» Excerpted data
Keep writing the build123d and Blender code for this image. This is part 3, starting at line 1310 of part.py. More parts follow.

...

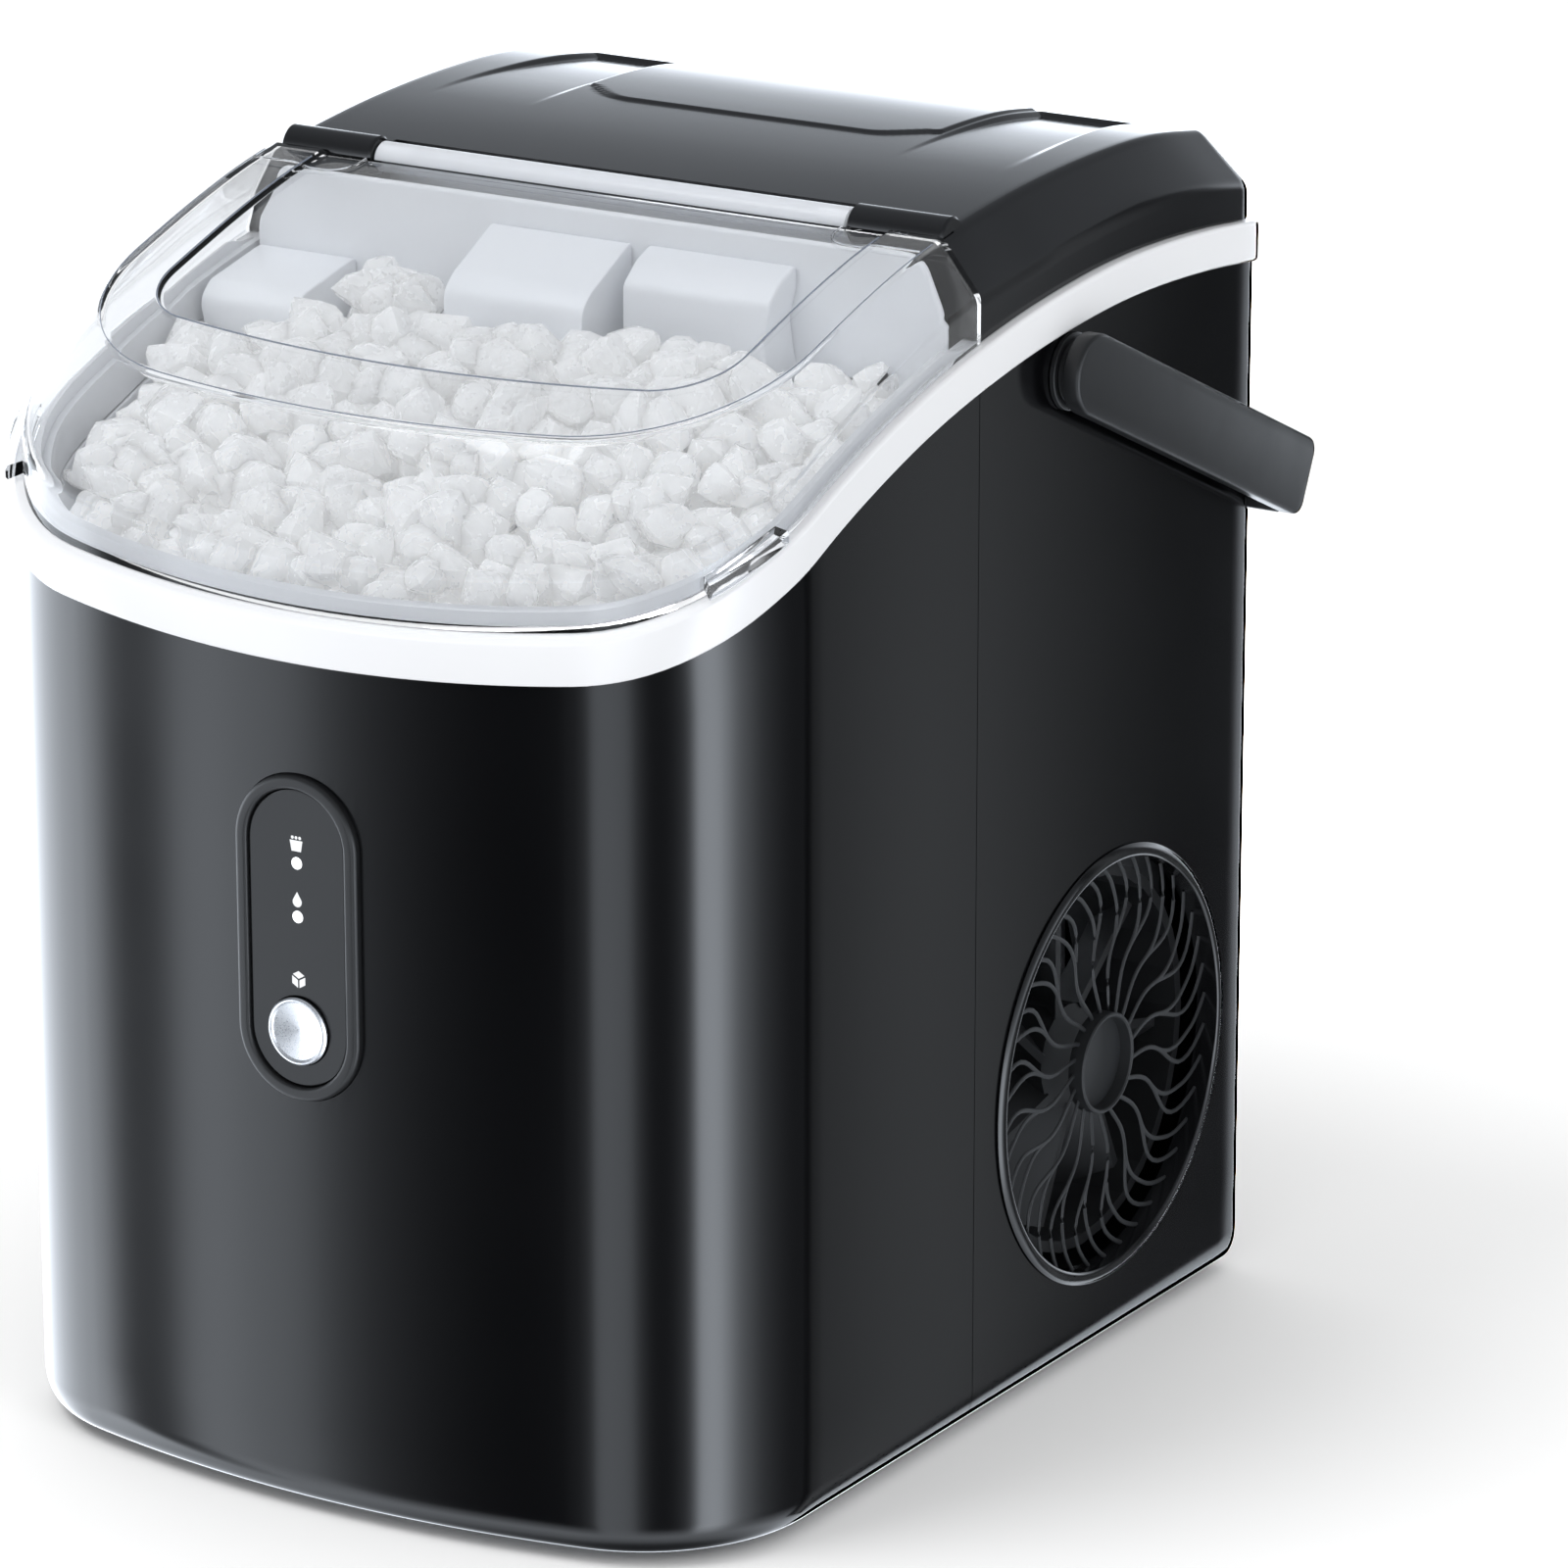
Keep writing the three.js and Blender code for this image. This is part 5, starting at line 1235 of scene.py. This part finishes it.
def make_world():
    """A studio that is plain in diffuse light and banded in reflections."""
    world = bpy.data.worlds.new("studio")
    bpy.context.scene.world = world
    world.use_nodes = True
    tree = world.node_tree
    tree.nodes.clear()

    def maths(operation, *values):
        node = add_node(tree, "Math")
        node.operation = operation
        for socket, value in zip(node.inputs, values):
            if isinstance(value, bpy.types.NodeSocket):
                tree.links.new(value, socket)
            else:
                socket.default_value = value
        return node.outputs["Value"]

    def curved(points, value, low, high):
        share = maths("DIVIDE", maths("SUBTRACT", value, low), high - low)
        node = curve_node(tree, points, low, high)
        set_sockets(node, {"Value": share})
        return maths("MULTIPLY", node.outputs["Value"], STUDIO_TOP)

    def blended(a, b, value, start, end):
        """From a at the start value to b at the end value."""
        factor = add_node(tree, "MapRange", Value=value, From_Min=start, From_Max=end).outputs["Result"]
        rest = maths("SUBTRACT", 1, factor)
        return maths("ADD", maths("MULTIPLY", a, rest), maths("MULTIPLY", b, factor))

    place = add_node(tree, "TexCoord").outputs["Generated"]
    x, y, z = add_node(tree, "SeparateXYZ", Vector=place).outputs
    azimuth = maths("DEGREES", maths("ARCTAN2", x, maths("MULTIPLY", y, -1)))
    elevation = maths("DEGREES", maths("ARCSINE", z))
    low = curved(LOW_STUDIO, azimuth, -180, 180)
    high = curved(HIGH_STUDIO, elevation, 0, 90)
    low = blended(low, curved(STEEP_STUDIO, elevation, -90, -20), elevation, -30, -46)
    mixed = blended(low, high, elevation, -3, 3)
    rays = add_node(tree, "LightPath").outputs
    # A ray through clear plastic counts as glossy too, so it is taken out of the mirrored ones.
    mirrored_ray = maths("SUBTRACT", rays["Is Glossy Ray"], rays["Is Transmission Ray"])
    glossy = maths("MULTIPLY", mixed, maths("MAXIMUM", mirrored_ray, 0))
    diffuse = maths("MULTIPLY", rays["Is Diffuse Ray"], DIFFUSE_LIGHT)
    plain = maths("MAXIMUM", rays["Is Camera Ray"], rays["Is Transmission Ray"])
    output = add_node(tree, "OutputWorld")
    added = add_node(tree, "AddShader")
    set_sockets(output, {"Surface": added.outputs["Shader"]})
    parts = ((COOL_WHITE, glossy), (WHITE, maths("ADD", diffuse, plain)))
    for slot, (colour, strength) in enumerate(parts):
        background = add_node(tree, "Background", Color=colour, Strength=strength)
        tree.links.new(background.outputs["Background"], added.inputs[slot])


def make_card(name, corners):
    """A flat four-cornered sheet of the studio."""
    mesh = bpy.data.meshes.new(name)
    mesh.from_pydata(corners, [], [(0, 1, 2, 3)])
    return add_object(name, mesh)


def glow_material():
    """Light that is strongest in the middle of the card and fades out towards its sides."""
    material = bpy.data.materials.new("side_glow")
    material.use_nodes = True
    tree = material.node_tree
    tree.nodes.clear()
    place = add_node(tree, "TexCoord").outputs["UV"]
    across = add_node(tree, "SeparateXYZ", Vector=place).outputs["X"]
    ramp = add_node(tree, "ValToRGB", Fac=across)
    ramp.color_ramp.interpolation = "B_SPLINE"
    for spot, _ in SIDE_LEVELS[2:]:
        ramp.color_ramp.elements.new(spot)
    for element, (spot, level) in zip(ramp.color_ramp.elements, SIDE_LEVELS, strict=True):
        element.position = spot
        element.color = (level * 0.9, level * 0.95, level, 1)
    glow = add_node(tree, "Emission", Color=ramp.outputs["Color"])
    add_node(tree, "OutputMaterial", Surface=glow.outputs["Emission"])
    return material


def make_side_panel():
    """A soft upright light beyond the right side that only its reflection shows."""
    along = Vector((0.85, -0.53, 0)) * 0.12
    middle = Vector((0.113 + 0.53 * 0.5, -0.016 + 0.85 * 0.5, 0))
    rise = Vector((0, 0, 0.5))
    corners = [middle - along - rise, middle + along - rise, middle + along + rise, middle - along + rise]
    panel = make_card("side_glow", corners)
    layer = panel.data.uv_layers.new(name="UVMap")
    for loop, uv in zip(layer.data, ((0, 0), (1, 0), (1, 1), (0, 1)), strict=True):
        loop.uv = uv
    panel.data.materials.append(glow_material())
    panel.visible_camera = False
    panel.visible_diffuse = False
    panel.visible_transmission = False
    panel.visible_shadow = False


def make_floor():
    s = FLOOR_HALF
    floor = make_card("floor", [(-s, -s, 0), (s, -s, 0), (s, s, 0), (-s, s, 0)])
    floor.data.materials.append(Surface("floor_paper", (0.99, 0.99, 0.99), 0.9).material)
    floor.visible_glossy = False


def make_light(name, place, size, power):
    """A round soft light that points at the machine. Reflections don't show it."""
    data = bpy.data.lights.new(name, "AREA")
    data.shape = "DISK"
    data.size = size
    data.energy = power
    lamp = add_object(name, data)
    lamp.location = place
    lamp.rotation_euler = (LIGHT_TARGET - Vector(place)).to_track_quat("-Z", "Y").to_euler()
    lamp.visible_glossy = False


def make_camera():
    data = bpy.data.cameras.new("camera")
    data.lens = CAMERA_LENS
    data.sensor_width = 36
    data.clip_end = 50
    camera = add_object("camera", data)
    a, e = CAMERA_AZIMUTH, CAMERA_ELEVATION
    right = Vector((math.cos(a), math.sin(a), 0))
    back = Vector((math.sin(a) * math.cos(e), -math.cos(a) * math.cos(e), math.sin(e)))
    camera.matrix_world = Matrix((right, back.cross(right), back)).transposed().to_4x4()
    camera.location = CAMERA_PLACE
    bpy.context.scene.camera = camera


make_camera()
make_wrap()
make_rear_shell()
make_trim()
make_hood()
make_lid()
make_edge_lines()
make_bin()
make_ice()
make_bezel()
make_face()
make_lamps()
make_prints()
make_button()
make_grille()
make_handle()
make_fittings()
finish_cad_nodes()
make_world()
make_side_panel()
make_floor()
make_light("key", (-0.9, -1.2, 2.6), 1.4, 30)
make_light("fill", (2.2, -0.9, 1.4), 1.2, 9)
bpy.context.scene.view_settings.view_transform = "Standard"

» Given instruction
List every line in the records above that contains the word "Blender".

» Response
Keep writing the build123d and Blender code for this image. This is part 3, starting at line 1310 of part.py. More parts follow.
Keep writing the three.js and Blender code for this image. This is part 5, starting at line 1235 of scene.py. This part finishes it.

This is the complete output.